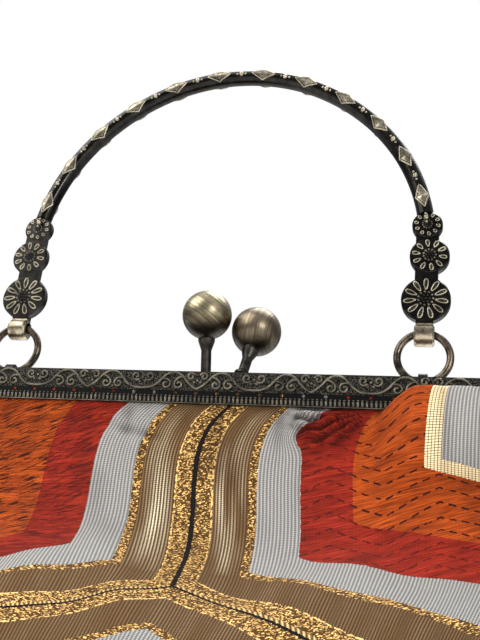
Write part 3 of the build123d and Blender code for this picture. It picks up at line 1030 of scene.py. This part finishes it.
# Handle: lozenges, beads and daisies over the cast form
handleForm = {
    "apexZ": 101.3,
    "arcs": ((55.2, 27.9), (61.3, 57.8), (60.1, 84.5)),
    "rodRadius": 2.35,
    "planeY": 2.75,
    "lozengeRadius": 2.57,
    "lozenge": (3.7, 1.8),
    "plateShare": 0.8,
    "plateLift": 0.14,
    "plateDepth": 0.44,
    "rimWire": 0.24,
    "beads": ((0, 1.0), (1.3, 0.5), (-1.3, 0.5)),  # place along the rod and size
    "beadRadius": 0.75,
    "beadSink": 0.1,
    "count": 6,
    "spread": 6.15,
}
rosettes = (
    {"x": 58.2, "z": 24.8, "radius": 6.6, "half": 1.5, "petals": 11, "length": 3.2, "width": 1.45},
    {"x": 58.9, "z": 38.0, "radius": 5.4, "half": 1.4, "petals": 10, "length": 2.0, "width": 1.2},
    {"x": 58.1, "z": 47.6, "radius": 4.2, "half": 1.4, "petals": 10, "length": 0.95, "width": 0.95},
)


def archLine(steps=40):  # right half of the arch from the apex down: points and directions in mm
    x, z, turned = 0.0, bag["topZ"] + handleForm["apexZ"], 0.0
    rows = []
    for radius, angle in handleForm["arcs"]:
        a0, a1 = math.radians(turned), math.radians(angle)
        cx, cz = x - radius * math.sin(a0), z - radius * math.cos(a0)
        for a in np.linspace(a0, a1, steps + 1)[(1 if rows else 0):]:
            rows.append((cx + radius * math.sin(a), cz + radius * math.cos(a), a))
        x, z, turned = rows[-1][0], rows[-1][1], angle
    return np.array(rows)


archRows = archLine()
archRun = np.r_[0, np.cumsum(np.hypot(np.diff(archRows[:, 0]), np.diff(archRows[:, 1])))]


def archAt(share):
    run = share * archRun[-1]
    return tuple(np.interp(run, archRun, archRows[:, column]) for column in range(3))


# Point over the rod: along and across in mm from a place on the arch, lift out from its front
def rodPoint(share, side, along, across, lift, behind):
    x, z, a = archAt(share)
    tangent = Vector((math.cos(a), 0, -math.sin(a)))
    normal = Vector((math.sin(a), 0, math.cos(a)))
    centre = Vector((x, handleForm["planeY"], z)) + tangent * along + normal * across
    centre.y += lift if behind else -lift
    return Vector((side * centre.x, centre.y, centre.z)) * mm


def lozengeLift(across):
    return math.sqrt(handleForm["lozengeRadius"] ** 2 - across ** 2)


def lozengePlate():  # curved plate inside a lozenge's rim, lying along X with its raised face up
    long, wide = (reach * handleForm["plateShare"] for reach in handleForm["lozenge"])
    bpy.ops.object.select_all(action="DESELECT")
    bpy.ops.mesh.primitive_circle_add(vertices=4, radius=mm, fill_type="TRIFAN")
    plate = bpy.context.view_layer.objects.active
    bpy.ops.object.mode_set(mode="EDIT")
    bpy.ops.transform.resize(value=(long, wide, 1), center_override=(0, 0, 0))
    bpy.ops.mesh.select_all(action="DESELECT")
    bpy.ops.mesh.select_non_manifold()
    bpy.ops.mesh.subdivide(number_cuts=5)
    bpy.ops.object.mode_set(mode="OBJECT")
    for vertex in plate.data.vertices:
        vertex.co.z = (lozengeLift(vertex.co.y / mm) + handleForm["plateLift"]) * mm
    bpy.ops.object.mode_set(mode="EDIT")
    bpy.ops.mesh.select_all(action="SELECT")
    sink = {"value": (0, 0, -handleForm["plateDepth"] * mm)}
    bpy.ops.mesh.extrude_region_move(TRANSFORM_OT_translate=sink)
    bpy.ops.mesh.select_all(action="SELECT")
    bpy.ops.mesh.normals_make_consistent(inside=False)
    bpy.ops.object.mode_set(mode="OBJECT")
    return plate


def rodPlace(share, side, behind):  # matrix that sets a form on the rod's axis, X along it and +Z outwards
    x, z, a = archAt(share)
    across = Vector((side * math.sin(a), 0, math.cos(a)))
    outward = Vector((0, 1 if behind else -1, 0))
    turn = Matrix((across.cross(outward), across, outward)).transposed().to_4x4()
    return Matrix.Translation(Vector((side * x, handleForm["planeY"], z)) * mm) @ turn


def makeLozenges():
    rims, places = [], []
    long, wide = handleForm["lozenge"]
    corners = ((long, 0), (0, wide), (-long, 0), (0, -wide), (long, 0))
    outline = [(a0 + (a1 - a0) * t, c0 + (c1 - c0) * t)
               for (a0, c0), (a1, c1) in zip(corners, corners[1:]) for t in np.linspace(0, 1, 7)[:-1]]
    for behind in (False, True):
        for side in (-1, 1):
            for step in range(handleForm["count"]):
                share = (step + 0.5) / handleForm["spread"]
                rims.append([rodPoint(share, side, a, c, lozengeLift(c), behind) for a, c in outline])
                places.append(rodPlace(share, side, behind))
    wire = tubes("handleLozengeRims", rims, handleForm["rimWire"] * mm, paleBronze, closed=True)
    finishMetal(wire, "handle")
    finishMetal(stampCopies("handleLozenges", lozengePlate(), places, plateBronze, smooth=False), "handle")


def makeBeads():
    places = []
    for behind in (False, True):
        for side in (-1, 1):
            for step in range(handleForm["count"] + 1):
                if step == 0 and side < 0:
                    continue
                for along, size in handleForm["beads"]:
                    lift = handleForm["rodRadius"] - handleForm["beadSink"]
                    point = rodPoint(step / handleForm["spread"], side, along, 0, lift, behind)
                    places.append(Matrix.Translation(point) @ sized(size, size, size))
    bpy.ops.mesh.primitive_uv_sphere_add(segments=12, ring_count=8, radius=handleForm["beadRadius"] * mm)
    bead = bpy.context.view_layer.objects.active
    finishMetal(stampCopies("handleBeads", bead, places, paleBronze), "handle")


daisyForm = {
    "petalGap": 0.75,      # from the petals' tips to the rosette's edge
    "rimWire": 0.19,
    "raised": 0.05,
    "petalDome": (0.46, 0.28, 0.42),  # share of the length, height, share of the width
    "dots": 11,
    "dotRing": 0.3,        # share of the rosette's radius
    "dotSize": (0.36, 0.3),  # on the large rosettes and on the small one
    "eyes": ((0.0, 1), (0.16, 6)),  # share of the radius, and how many stand there
    "eyeSize": 0.36,
}


def petalOutline(length, width, steps=18):  # teardrop that is narrow towards the daisy's eye
    points = []
    for step in range(steps):
        angle = 2 * math.pi * step / steps
        reach = math.cos(angle)
        points.append((length / 2 * reach, width / 2 * math.sin(angle) * (0.72 + 0.28 * reach)))
    return points


def makeDaisies():
    rims, dots, eyes, domes = [], [], [], []
    for behind in (False, True):
        for side in (-1, 1):
            for flower in rosettes:
                centre = Vector((side * flower["x"], handleForm["planeY"], bag["topZ"] + flower["z"]))
                centre.y += flower["half"] if behind else -flower["half"]
                out = daisyForm["raised"] if behind else -daisyForm["raised"]
                middle = flower["radius"] - daisyForm["petalGap"] - flower["length"] / 2
                domeLength, domeHeight, domeWidth = daisyForm["petalDome"]
                for petal in range(flower["petals"]):
                    angle = 2 * math.pi * (petal + 0.25) / flower["petals"]
                    turn = Matrix.Rotation(angle, 3, "Y")
                    rims.append([(centre + turn @ Vector((middle + a, out, c))) * mm
                                 for a, c in petalOutline(flower["length"], flower["width"])])
                    spot = centre + turn @ Vector((middle, 0, 0))
                    dome = sized(flower["length"] * domeLength, domeHeight, flower["width"] * domeWidth)
                    domes.append(Matrix.Translation(spot * mm) @ turn.to_4x4() @ dome)
                for dot in range(daisyForm["dots"]):
                    angle = 2 * math.pi * dot / daisyForm["dots"]
                    reach = flower["radius"] * daisyForm["dotRing"]
                    place = centre + Vector((reach * math.cos(angle), out, reach * math.sin(angle)))
                    size = daisyForm["dotSize"][0 if flower["radius"] > 5 else 1]
                    dots.append(Matrix.Translation(place * mm) @ sized(size, size, size))
                for ring, count in daisyForm["eyes"]:
                    ring *= flower["radius"]
                    for dot in range(count):
                        angle = 2 * math.pi * dot / count
                        place = centre + Vector((ring * math.cos(angle), out, ring * math.sin(angle)))
                        eyes.append(Matrix.Translation(place * mm) @ sized(*[daisyForm["eyeSize"]] * 3))
    finishMetal(tubes("daisyPetalRims", rims, daisyForm["rimWire"] * mm, paleBronze, closed=True), "handle")
    for name, places, look in (("daisyDots", dots, rubbedBronze), ("daisyEyes", eyes, petalBronze),
                               ("daisyPetals", domes, petalBronze)):
        bpy.ops.mesh.primitive_uv_sphere_add(segments=10, ring_count=6, radius=1.0 * mm)
        finishMetal(stampCopies(name, bpy.context.view_layer.objects.active, places, look), "handle")


makeLozenges()
makeBeads()
makeDaisies()
print("stage: handle relief")


# Stage: pale floor, soft lights, and the camera at the photograph's angle
stageLook = {"floorSize": 40.0, "floorColour": (0.86, 0.85, 0.83), "floorGlow": 0.5}
photoView = {
    "azimuth": 14.2, "elevation": -23.1, "roll": 6.3, "distance": 0.267,
    "target": (0.0076, 0.00275, 0.2086), "focalPixels": 961.0, "imageHeight": 640.0,
}


def makeFloor():
    bpy.ops.mesh.primitive_plane_add(size=stageLook["floorSize"], location=(0, 0, -0.0005))
    floor = settle(bpy.context.view_layer.objects.active)
    floor.name = "floor"
    g = Graph("paleFloor")
    g.finish(Base_Color=asColour(stageLook["floorColour"]), Roughness=0.7)
    g.finish(Emission_Color=asColour(1.0), Emission_Strength=stageLook["floorGlow"])
    floor.data.materials.append(g.material)


lamps = {  # place, what it looks at, size, power and colour
    "keyLight": ((-0.85, -0.6, 1.15), (0, 0, 0.15), 1.15, 21.5, (1.0, 0.98, 0.95)),
    "fillLight": ((1.0, -0.8, 0.35), (0, 0, 0.15), 1.2, 4.0, (1, 1, 1)),
    "topLight": ((0.1, 0.25, 1.0), (0, 0, 0.15), 0.6, 8.0, (1, 1, 1)),
    "glintLight": ((0.43, -0.6, 0.34), (0, 0, 0.2), 0.14, 2.2, (1, 1, 1)),
}


def makeLight(name, place, target, size, power, colour):
    light = bpy.data.lights.new(name, "AREA")
    light.size = size
    light.energy = power
    light.color = colour
    lamp = bpy.data.objects.new(name, light)
    bpy.context.scene.collection.objects.link(lamp)
    lamp.location = place
    lamp.rotation_euler = (Vector(target) - Vector(place)).to_track_quat("-Z", "Y").to_euler()


def makeWorld():
    world = bpy.data.worlds.new("studio")
    bpy.context.scene.world = world
    world.use_nodes = True
    nodes, links = world.node_tree.nodes, world.node_tree.links
    soft = nodes["Background"]
    place = nodes.new("ShaderNodeTexCoord")
    split = nodes.new("ShaderNodeSeparateXYZ")
    shade = nodes.new("ShaderNodeValToRGB")
    links.new(place.outputs["Generated"], split.inputs[0])
    links.new(split.outputs["Z"], shade.inputs["Fac"])
    shade.color_ramp.elements[0].position = 0.0
    shade.color_ramp.elements[0].color = (0.10, 0.10, 0.10, 1)
    shade.color_ramp.elements[1].position = 0.9
    shade.color_ramp.elements[1].color = (0.78, 0.81, 0.86, 1)
    links.new(shade.outputs["Color"], soft.inputs["Color"])
    soft.inputs["Strength"].default_value = 0.9
    seen = nodes.new("ShaderNodeBackground")
    seen.inputs["Color"].default_value = (1, 1, 1, 1)
    seen.inputs["Strength"].default_value = 1.0
    path = nodes.new("ShaderNodeLightPath")
    choose = nodes.new("ShaderNodeMixShader")
    links.new(path.outputs["Is Camera Ray"], choose.inputs[0])
    links.new(soft.outputs[0], choose.inputs[1])
    links.new(seen.outputs[0], choose.inputs[2])
    links.new(choose.outputs[0], nodes["World Output"].inputs["Surface"])
    bpy.context.scene.view_settings.view_transform = "Standard"


def makeCamera():
    view = photoView
    azimuth, elevation = math.radians(view["azimuth"]), math.radians(view["elevation"])
    level = math.cos(elevation)
    back = Vector((math.sin(azimuth) * level, -math.cos(azimuth) * level, math.sin(elevation)))
    right = (-back).cross(Vector((0, 0, 1))).normalized()
    up = right.cross(-back)
    roll = math.radians(view["roll"])
    tiltedRight = math.cos(roll) * right + math.sin(roll) * up
    tiltedUp = -math.sin(roll) * right + math.cos(roll) * up
    data = bpy.data.cameras.new("photoCamera")
    camera = bpy.data.objects.new("photoCamera", data)
    bpy.context.scene.collection.objects.link(camera)
    turn = Matrix((tiltedRight, tiltedUp, back)).transposed().to_4x4()
    camera.matrix_world = Matrix.Translation(Vector(view["target"]) + back * view["distance"]) @ turn
    data.sensor_width = 36.0
    data.lens = view["focalPixels"] / view["imageHeight"] * data.sensor_width
    data.clip_start = 0.01
    bpy.context.scene.camera = camera


makeFloor()
makeWorld()
for lampName, values in lamps.items():
    makeLight(lampName, *values)
makeCamera()
print("stage: camera and lights")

TO DO
Copy exactly the lines that run from the first line of the data to the line containing "0]), np.diff(archRows[:, 1])))]", please, with both ends included and nothing else.

THE RESPONSE
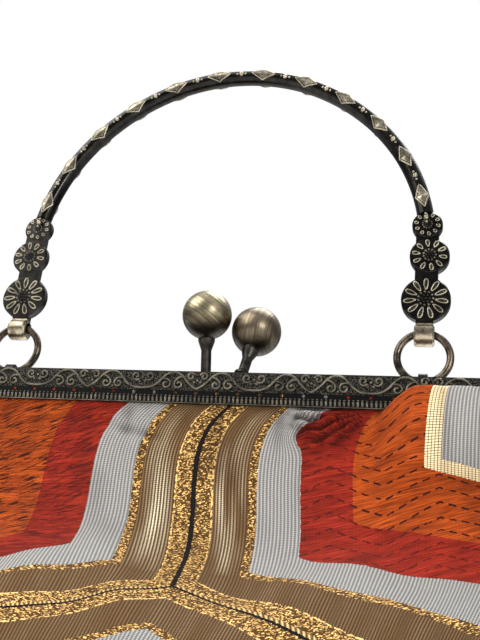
Write part 3 of the build123d and Blender code for this picture. It picks up at line 1030 of scene.py. This part finishes it.
# Handle: lozenges, beads and daisies over the cast form
handleForm = {
    "apexZ": 101.3,
    "arcs": ((55.2, 27.9), (61.3, 57.8), (60.1, 84.5)),
    "rodRadius": 2.35,
    "planeY": 2.75,
    "lozengeRadius": 2.57,
    "lozenge": (3.7, 1.8),
    "plateShare": 0.8,
    "plateLift": 0.14,
    "plateDepth": 0.44,
    "rimWire": 0.24,
    "beads": ((0, 1.0), (1.3, 0.5), (-1.3, 0.5)),  # place along the rod and size
    "beadRadius": 0.75,
    "beadSink": 0.1,
    "count": 6,
    "spread": 6.15,
}
rosettes = (
    {"x": 58.2, "z": 24.8, "radius": 6.6, "half": 1.5, "petals": 11, "length": 3.2, "width": 1.45},
    {"x": 58.9, "z": 38.0, "radius": 5.4, "half": 1.4, "petals": 10, "length": 2.0, "width": 1.2},
    {"x": 58.1, "z": 47.6, "radius": 4.2, "half": 1.4, "petals": 10, "length": 0.95, "width": 0.95},
)


def archLine(steps=40):  # right half of the arch from the apex down: points and directions in mm
    x, z, turned = 0.0, bag["topZ"] + handleForm["apexZ"], 0.0
    rows = []
    for radius, angle in handleForm["arcs"]:
        a0, a1 = math.radians(turned), math.radians(angle)
        cx, cz = x - radius * math.sin(a0), z - radius * math.cos(a0)
        for a in np.linspace(a0, a1, steps + 1)[(1 if rows else 0):]:
            rows.append((cx + radius * math.sin(a), cz + radius * math.cos(a), a))
        x, z, turned = rows[-1][0], rows[-1][1], angle
    return np.array(rows)


archRows = archLine()
archRun = np.r_[0, np.cumsum(np.hypot(np.diff(archRows[:, 0]), np.diff(archRows[:, 1])))]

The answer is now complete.